Pentagon Comptroller David Norquist estimated that, in 2018, the audit will cost $918 million; $367 million in direct costs and $551 million to fix the problems the audit finds. That’s a small fraction of the DoD’s $700 billion 2018 budget, but still enough to buy nine F-35 jet fighters.
The audit might be worthwhile if it succeeds in finding large amounts of waste and inefficiency. But it won’t and frankly can’t.
To understand why requires an understanding of audit wonkiness. When thinking of the audit, many imagine a swarm of auditors fanning out through DoD, asking leaders tough questions like “Why did you buy $1,280 coffee cups?,” or “Why are you spending $26 per gallon on biofuel when you could buy regular fuel for $2.50?” It’s an appealing vision, but not at all representative of how the Pentagon audit actually unfolds.
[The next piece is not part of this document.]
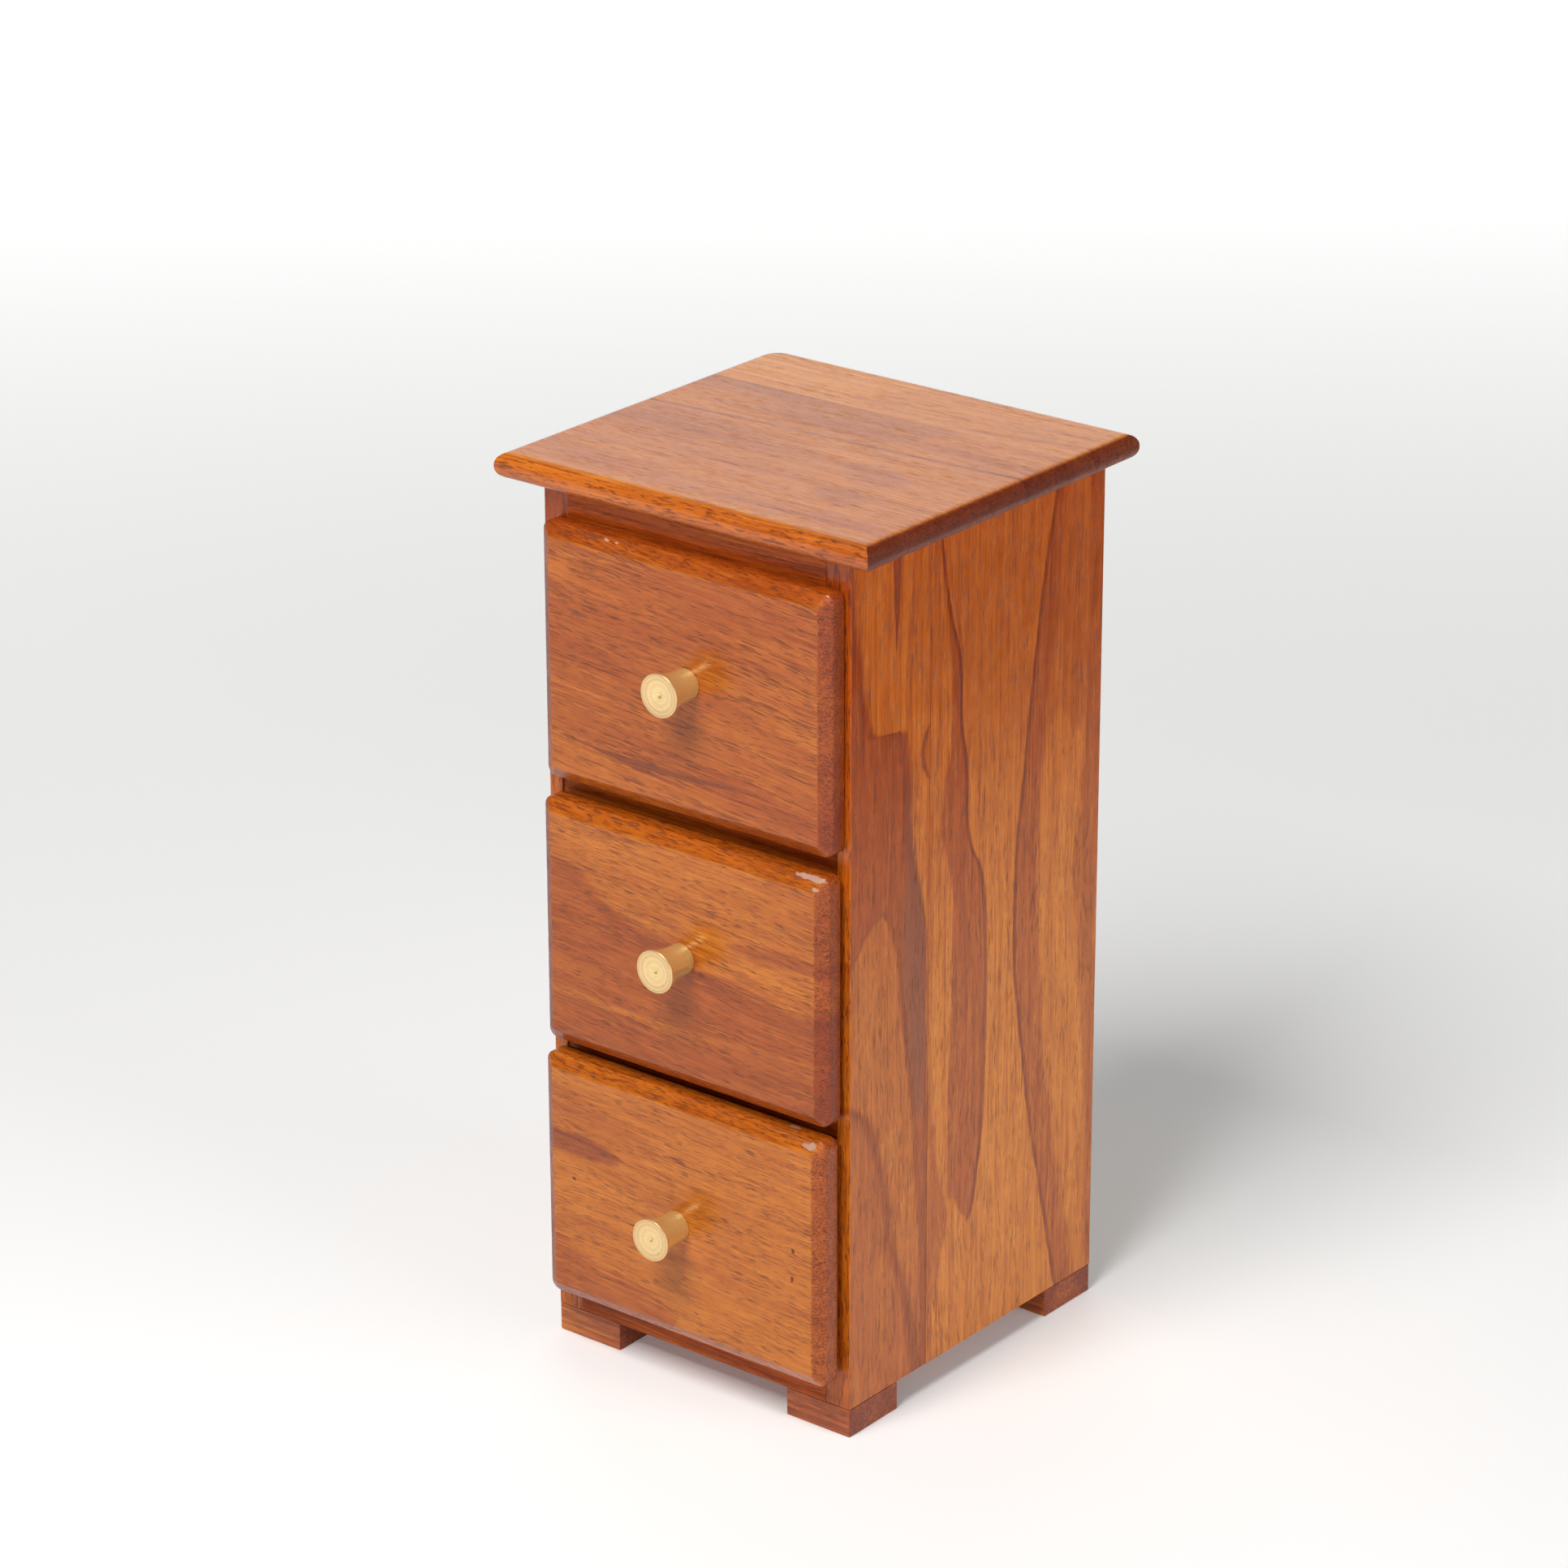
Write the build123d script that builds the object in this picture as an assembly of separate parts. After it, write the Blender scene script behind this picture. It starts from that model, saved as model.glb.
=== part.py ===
"""Miniature chest of three drawers, built as its real pieces: millimetres, +Z up, drawers opening along -Y.

The origin is the centre of the bounding box's footprint, on the surface that the feet stand on.
"""

from build123d import *
import os

# ---- carcase ----
CARCASE_WIDTH = 88.0
CARCASE_DEPTH = 95.0
CARCASE_HEIGHT = 208.3
SIDE_THICKNESS = 7.0
SIDE_SEAM = 29.0            # front edge of a side to the glue line between its two boards
END_BOARD_THICKNESS = 8.5   # the boards under the top slab and over the feet
SHELF_THICKNESS = 7.0
HOUSING_DEPTH = 3.2         # how far a shelf's end is let into a side
SHELF_SETBACK = 0.6         # shelf's front edge behind the sides' front edges
BACK_THICKNESS = 3.0
BACK_REBATE = 3.5           # width of the step in each side that the back panel lies in

# ---- feet ----
FOOT_HEIGHT = 7.2
FOOT_WIDTH = 18.6
FOOT_DEPTH = 18.2

# ---- top slab ----
SLAB_THICKNESS = 6.2
SLAB_SIDE_OVERHANG = 9.4
SLAB_FRONT_OVERHANG = 6.4
SLAB_EDGE_RADIUS = 2.9      # nearly half the thickness, so the edge reads as a half round
SLAB_WORN_CORNER = 5.5      # the rear left corner is rounded more than the others
SLAB_SEAM = 25.0            # back edge of the slab to the glue line between its two boards

# ---- drawers ----
FRONT_WIDTH = 83.2
FRONT_OFFSET = 0.9          # the fronts sit a little to the right of the middle
FRONT_EDGE = 4.0            # straight part of a front's edge, from its back
FRONT_THICKNESS = 6.1
BEVEL_INSET = 3.0           # bevel's width, measured on the face of the front
FRONT_CORNER = 2.4
FACE_CORNER = 0.4
BOX_LENGTH = 88.0
BOX_WALL = 4.0
BOX_SIDE_GAP = 0.4          # each side of a box to the carcase
BOX_UNDER_GAP = 0.2
BOX_OVER_GAP = 0.9
BOX_BOTTOM_THICKNESS = 3.0
BOX_BOTTOM_RAISE = 2.5      # underside of the sides to the underside of the bottom
GROOVE_DEPTH = 1.5

# ---- knobs and fixings ----
KNOB_LENGTH = 9.6
KNOB_BASE_RADIUS = 3.75
KNOB_HEAD_RADIUS = 5.2
KNOB_COLLAR = 1.5           # straight length next to the wood, before the flare begins
KNOB_RIM = 0.4
KNOB_DISH = 0.4             # how far the face falls from its rim to the dimple
KNOB_DIMPLE_RADIUS = 0.9
KNOB_DIMPLE_DEPTH = 0.35
KNOB_HOLE_DEPTH = 6.4
SCREW_RADIUS = 1.5
SCREW_LENGTH = 16.0
SCREW_HOLE_RADIUS = 1.6
SCREW_HEAD_RADIUS = 2.8
SCREW_HEAD_HEIGHT = 1.9
SCREW_SLOT_WIDTH = 0.8
SCREW_SLOT_DEPTH = 0.8
PIN_RADIUS = 0.55
PIN_LENGTH = 10.0
PIN_HEAD_RADIUS = 1.0
PIN_HEAD_HEIGHT = 0.5

# One row for each drawer: heights of its front above the floor, how far it stands open at rest,
# and where its knob sits from the middle of the front, across and up.
DRAWERS = {
    "drawer_top": {"low": 146.1, "high": 208.2, "open": 0.3, "knob": (1.5, 1.8)},
    "drawer_middle": {"low": 80.6, "high": 141.6, "open": 1.6, "knob": (0.4, 1.2)},
    "drawer_bottom": {"low": 15.0, "high": 77.5, "open": 2.6, "knob": (-1.1, -1.7)},
}

# ---- worked out ----
HALF_WIDTH = CARCASE_WIDTH / 2
INNER_HALF = HALF_WIDTH - SIDE_THICKNESS
CARCASE_TOP = FOOT_HEIGHT + CARCASE_HEIGHT
INNER_BOTTOM = FOOT_HEIGHT + END_BOARD_THICKNESS
INNER_TOP = CARCASE_TOP - END_BOARD_THICKNESS
WIDEST_OPEN = max(drawer["open"] for drawer in DRAWERS.values())
KNOB_REACH = WIDEST_OPEN + FRONT_THICKNESS + KNOB_LENGTH
FRONT_Y = (KNOB_REACH - CARCASE_DEPTH) / 2      # plane of the carcase's front edges
BACK_Y = FRONT_Y + CARCASE_DEPTH
INNER_BACK_Y = BACK_Y - BACK_THICKNESS
BOX_HALF = INNER_HALF - BOX_SIDE_GAP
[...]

As required by Chief Financial Officer (CFO) Act of 1990, the audit solely examines the financial statements produced by all federal agencies. To meet this requirement, the Pentagon produces four main financial statements: a balance sheet, a statement of net cost, the statement of changes in net position, and the statement of budgetary resources. The Pentagon audit devolves merely to verifying the accuracy of these statements. Thus, the Pentagon could buy literally thousands of $1,280 coffee cups and millions of gallons of $26 fuel, and—as long as these transactions were faithfully reported on the financial statements—it would “pass” that element of the audit with flying colors.
Private corporate financial statements carry great weight. Prospective shareholders use them to weigh the financial health of the company. But in the DoD, these arcane financial statements—which this year will cost $918 million to verify and fix—are all but irrelevant. Strictly the remit of the cubicles in the back of the comptroller’s office, the financials are not used to manage internal processes or track costs or performance. Thus, verifying the accuracy of DoD’s financial statements, while no doubt satisfying at some level, carries no great potential to find and identify waste or inefficiency, and holds no promise of saving money.
Additionally, many elements of the audit duplicate existing oversight mechanisms. The audit looks at cybersecurity of DoD financial systems, an area already examined by other organizations. While verifying the DoD’s balance sheet, auditors painstakingly check inventories of parts, quantities of helicopters, numbers of artillery shells—all of which are also already tracked by other DoD supply accountability processes.
Even more confounding, the conduct of the audit has required the Pentagon to place a value on every single building and part and piece of equipment it owns with little or no resulting benefit. For example, for the purposes of the audit, the Army is required to accurately place a value on all M113 armored personnel carriers—purchased in the 1960s—which have since gone through numerous upgrades and modifications. For a corporation that could be sold or may issue stock, this process has merit. But for the Pentagon, it serves no useful purpose; it simply consumes time and money. So, in essence, instead of finding waste and inefficiency, the DoD audit unwittingly creates them.
Secretary Norquist affirmed the audit didn’t turn up waste or inefficiency. When releasing the results, he admitted the audit didn’t “find any unspent pots of gold.” Nor did the results point to evidence of fraud.
There were, however, a number of useful findings related to internal controls for information technology and financial reporting. But are these alone sufficient to justify the entire time, effort, and money the audit consumed? Probably not.
So what’s to be done? Clearly, the Pentagon should be held accountable for the funds with which it is entrusted. No one is arguing for a “free pass” for DoD. And, because the Pentagon downplayed the importance of the audit for so many years, it now is in an unfavorable position to take the lead to advocate for any changes in the requirements.
To make the audit more effective, then, Congress must take the lead. Lawmakers must engage with the Pentagon and, together with the Federal Accounting Standards Advisory Board, implement common-sense changes to the audit. For example, they could remove non-value added areas such as balance sheet valuation and accounting for the existence and completeness of major military equipment (an area in which no problems have been found). This would allow the exercise to focus more on those areas which only the DoD audit can cover. The sooner that gets started, the more quickly DoD can take money from the audit and apply it to readiness and other pressing needs.